STATED PROBLEM
From the line containing "in imported if" through the last line of the data, return those lines exactly as written and nothing more.

SUPPLIED DATA
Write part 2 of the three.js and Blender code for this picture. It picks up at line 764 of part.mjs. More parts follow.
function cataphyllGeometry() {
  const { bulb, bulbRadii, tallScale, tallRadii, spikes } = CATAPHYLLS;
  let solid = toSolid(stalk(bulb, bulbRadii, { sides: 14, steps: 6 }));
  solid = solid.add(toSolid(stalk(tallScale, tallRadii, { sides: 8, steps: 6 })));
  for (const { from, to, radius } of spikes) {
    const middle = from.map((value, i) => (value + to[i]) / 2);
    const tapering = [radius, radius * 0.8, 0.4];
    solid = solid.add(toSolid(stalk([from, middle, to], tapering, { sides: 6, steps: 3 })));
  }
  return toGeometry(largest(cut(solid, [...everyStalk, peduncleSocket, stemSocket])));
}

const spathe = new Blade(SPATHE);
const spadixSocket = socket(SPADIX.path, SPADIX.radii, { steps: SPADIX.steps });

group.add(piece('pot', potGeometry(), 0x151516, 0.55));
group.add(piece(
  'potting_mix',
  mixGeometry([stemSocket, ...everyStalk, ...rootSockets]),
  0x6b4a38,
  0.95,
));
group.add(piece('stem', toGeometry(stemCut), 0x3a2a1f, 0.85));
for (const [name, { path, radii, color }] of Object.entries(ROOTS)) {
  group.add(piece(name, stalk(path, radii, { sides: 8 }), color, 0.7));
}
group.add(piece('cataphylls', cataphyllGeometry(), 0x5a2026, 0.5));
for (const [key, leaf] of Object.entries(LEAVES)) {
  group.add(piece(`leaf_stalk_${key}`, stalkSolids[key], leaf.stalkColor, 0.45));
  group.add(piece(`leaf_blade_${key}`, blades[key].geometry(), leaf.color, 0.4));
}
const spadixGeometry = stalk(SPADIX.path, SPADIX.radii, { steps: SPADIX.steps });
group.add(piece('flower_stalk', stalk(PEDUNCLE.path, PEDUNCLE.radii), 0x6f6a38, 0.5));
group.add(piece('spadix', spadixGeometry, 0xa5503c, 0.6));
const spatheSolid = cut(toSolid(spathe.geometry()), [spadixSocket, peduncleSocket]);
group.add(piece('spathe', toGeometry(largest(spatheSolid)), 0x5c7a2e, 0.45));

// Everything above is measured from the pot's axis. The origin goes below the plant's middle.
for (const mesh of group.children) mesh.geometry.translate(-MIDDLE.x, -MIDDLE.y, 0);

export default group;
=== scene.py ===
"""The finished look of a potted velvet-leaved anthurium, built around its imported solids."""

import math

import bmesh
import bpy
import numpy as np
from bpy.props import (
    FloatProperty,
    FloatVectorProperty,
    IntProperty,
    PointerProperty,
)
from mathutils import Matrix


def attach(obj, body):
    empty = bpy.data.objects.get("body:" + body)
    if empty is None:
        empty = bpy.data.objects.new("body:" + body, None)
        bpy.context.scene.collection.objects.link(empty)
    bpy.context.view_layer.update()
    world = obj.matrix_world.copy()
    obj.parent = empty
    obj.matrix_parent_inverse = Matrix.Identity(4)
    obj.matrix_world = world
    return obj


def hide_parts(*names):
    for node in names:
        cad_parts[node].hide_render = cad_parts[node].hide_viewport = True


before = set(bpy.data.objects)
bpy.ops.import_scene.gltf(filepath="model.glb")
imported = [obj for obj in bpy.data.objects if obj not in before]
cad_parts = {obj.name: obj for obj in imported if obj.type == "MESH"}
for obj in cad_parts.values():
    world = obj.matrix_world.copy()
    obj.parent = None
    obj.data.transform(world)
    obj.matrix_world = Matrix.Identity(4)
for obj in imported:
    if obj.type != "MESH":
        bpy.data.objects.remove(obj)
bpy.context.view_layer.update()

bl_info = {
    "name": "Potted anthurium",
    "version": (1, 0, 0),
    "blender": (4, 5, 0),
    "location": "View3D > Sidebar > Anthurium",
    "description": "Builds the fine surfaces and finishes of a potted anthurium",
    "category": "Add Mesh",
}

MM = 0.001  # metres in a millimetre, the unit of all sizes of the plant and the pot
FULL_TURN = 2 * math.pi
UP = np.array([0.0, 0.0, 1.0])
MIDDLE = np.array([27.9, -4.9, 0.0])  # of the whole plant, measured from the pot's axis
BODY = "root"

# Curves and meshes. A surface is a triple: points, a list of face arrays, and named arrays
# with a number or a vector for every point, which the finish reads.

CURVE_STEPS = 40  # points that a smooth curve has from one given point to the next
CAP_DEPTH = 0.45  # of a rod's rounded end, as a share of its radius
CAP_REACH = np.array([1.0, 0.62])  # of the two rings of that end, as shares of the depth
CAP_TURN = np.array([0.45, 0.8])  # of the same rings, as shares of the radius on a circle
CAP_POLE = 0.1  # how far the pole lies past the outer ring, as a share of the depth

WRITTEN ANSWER
cad_parts = {obj.name: obj for obj in imported if obj.type == "MESH"}
for obj in cad_parts.values():
    world = obj.matrix_world.copy()
    obj.parent = None
    obj.data.transform(world)
    obj.matrix_world = Matrix.Identity(4)
for obj in imported:
    if obj.type != "MESH":
        bpy.data.objects.remove(obj)
bpy.context.view_layer.update()

bl_info = {
    "name": "Potted anthurium",
    "version": (1, 0, 0),
    "blender": (4, 5, 0),
    "location": "View3D > Sidebar > Anthurium",
    "description": "Builds the fine surfaces and finishes of a potted anthurium",
    "category": "Add Mesh",
}

MM = 0.001  # metres in a millimetre, the unit of all sizes of the plant and the pot
FULL_TURN = 2 * math.pi
UP = np.array([0.0, 0.0, 1.0])
MIDDLE = np.array([27.9, -4.9, 0.0])  # of the whole plant, measured from the pot's axis
BODY = "root"

# Curves and meshes. A surface is a triple: points, a list of face arrays, and named arrays
# with a number or a vector for every point, which the finish reads.

CURVE_STEPS = 40  # points that a smooth curve has from one given point to the next
CAP_DEPTH = 0.45  # of a rod's rounded end, as a share of its radius
CAP_REACH = np.array([1.0, 0.62])  # of the two rings of that end, as shares of the depth
CAP_TURN = np.array([0.45, 0.8])  # of the same rings, as shares of the radius on a circle
CAP_POLE = 0.1  # how far the pole lies past the outer ring, as a share of the depth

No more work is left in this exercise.